Written problem
Reproduce the material exactly, omitting nothing.
━━━━
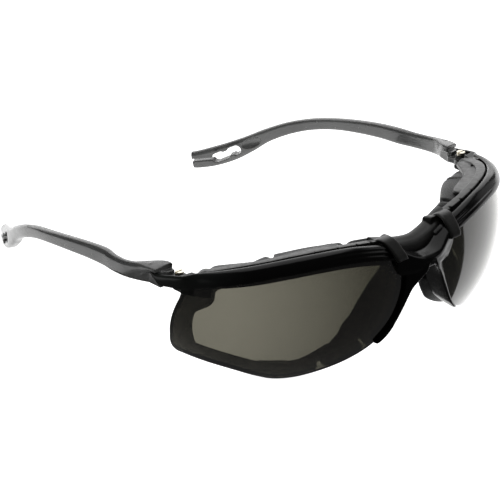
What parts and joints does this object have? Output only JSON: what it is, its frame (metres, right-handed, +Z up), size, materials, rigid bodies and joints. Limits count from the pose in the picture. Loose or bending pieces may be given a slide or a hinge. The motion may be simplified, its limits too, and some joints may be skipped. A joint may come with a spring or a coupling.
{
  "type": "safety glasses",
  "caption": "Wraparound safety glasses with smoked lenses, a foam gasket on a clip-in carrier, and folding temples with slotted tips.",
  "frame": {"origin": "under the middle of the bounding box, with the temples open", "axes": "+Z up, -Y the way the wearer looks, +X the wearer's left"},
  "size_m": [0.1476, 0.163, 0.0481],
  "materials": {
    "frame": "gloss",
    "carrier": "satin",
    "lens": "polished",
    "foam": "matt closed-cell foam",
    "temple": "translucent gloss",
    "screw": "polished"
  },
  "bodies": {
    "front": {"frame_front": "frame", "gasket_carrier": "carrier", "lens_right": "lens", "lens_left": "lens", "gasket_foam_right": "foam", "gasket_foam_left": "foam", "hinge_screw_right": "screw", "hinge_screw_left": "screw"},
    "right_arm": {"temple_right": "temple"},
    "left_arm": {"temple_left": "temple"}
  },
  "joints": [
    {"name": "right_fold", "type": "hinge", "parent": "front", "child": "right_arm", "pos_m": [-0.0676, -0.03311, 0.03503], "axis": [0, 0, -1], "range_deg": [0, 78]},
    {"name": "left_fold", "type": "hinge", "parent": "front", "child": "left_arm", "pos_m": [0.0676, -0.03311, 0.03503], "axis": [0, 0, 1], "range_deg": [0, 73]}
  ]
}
━━━━
Solution
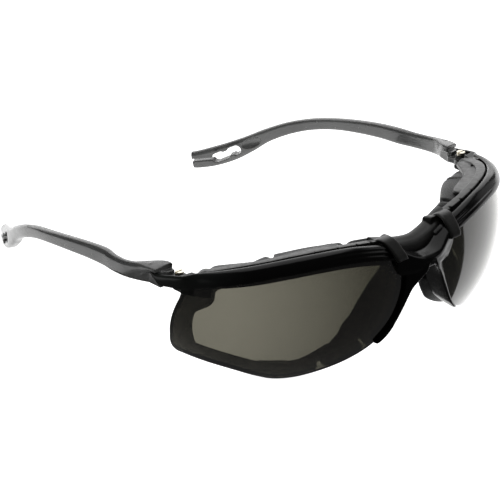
What parts and joints does this object have? Output only JSON: what it is, its frame (metres, right-handed, +Z up), size, materials, rigid bodies and joints. Limits count from the pose in the picture. Loose or bending pieces may be given a slide or a hinge. The motion may be simplified, its limits too, and some joints may be skipped. A joint may come with a spring or a coupling.
{
  "type": "safety glasses",
  "caption": "Wraparound safety glasses with smoked lenses, a foam gasket on a clip-in carrier, and folding temples with slotted tips.",
  "frame": {"origin": "under the middle of the bounding box, with the temples open", "axes": "+Z up, -Y the way the wearer looks, +X the wearer's left"},
  "size_m": [0.1476, 0.163, 0.0481],
  "materials": {
    "frame": "gloss",
    "carrier": "satin",
    "lens": "polished",
    "foam": "matt closed-cell foam",
    "temple": "translucent gloss",
    "screw": "polished"
  },
  "bodies": {
    "front": {"frame_front": "frame", "gasket_carrier": "carrier", "lens_right": "lens", "lens_left": "lens", "gasket_foam_right": "foam", "gasket_foam_left": "foam", "hinge_screw_right": "screw", "hinge_screw_left": "screw"},
    "right_arm": {"temple_right": "temple"},
    "left_arm": {"temple_left": "temple"}
  },
  "joints": [
    {"name": "right_fold", "type": "hinge", "parent": "front", "child": "right_arm", "pos_m": [-0.0676, -0.03311, 0.03503], "axis": [0, 0, -1], "range_deg": [0, 78]},
    {"name": "left_fold", "type": "hinge", "parent": "front", "child": "left_arm", "pos_m": [0.0676, -0.03311, 0.03503], "axis": [0, 0, 1], "range_deg": [0, 73]}
  ]
}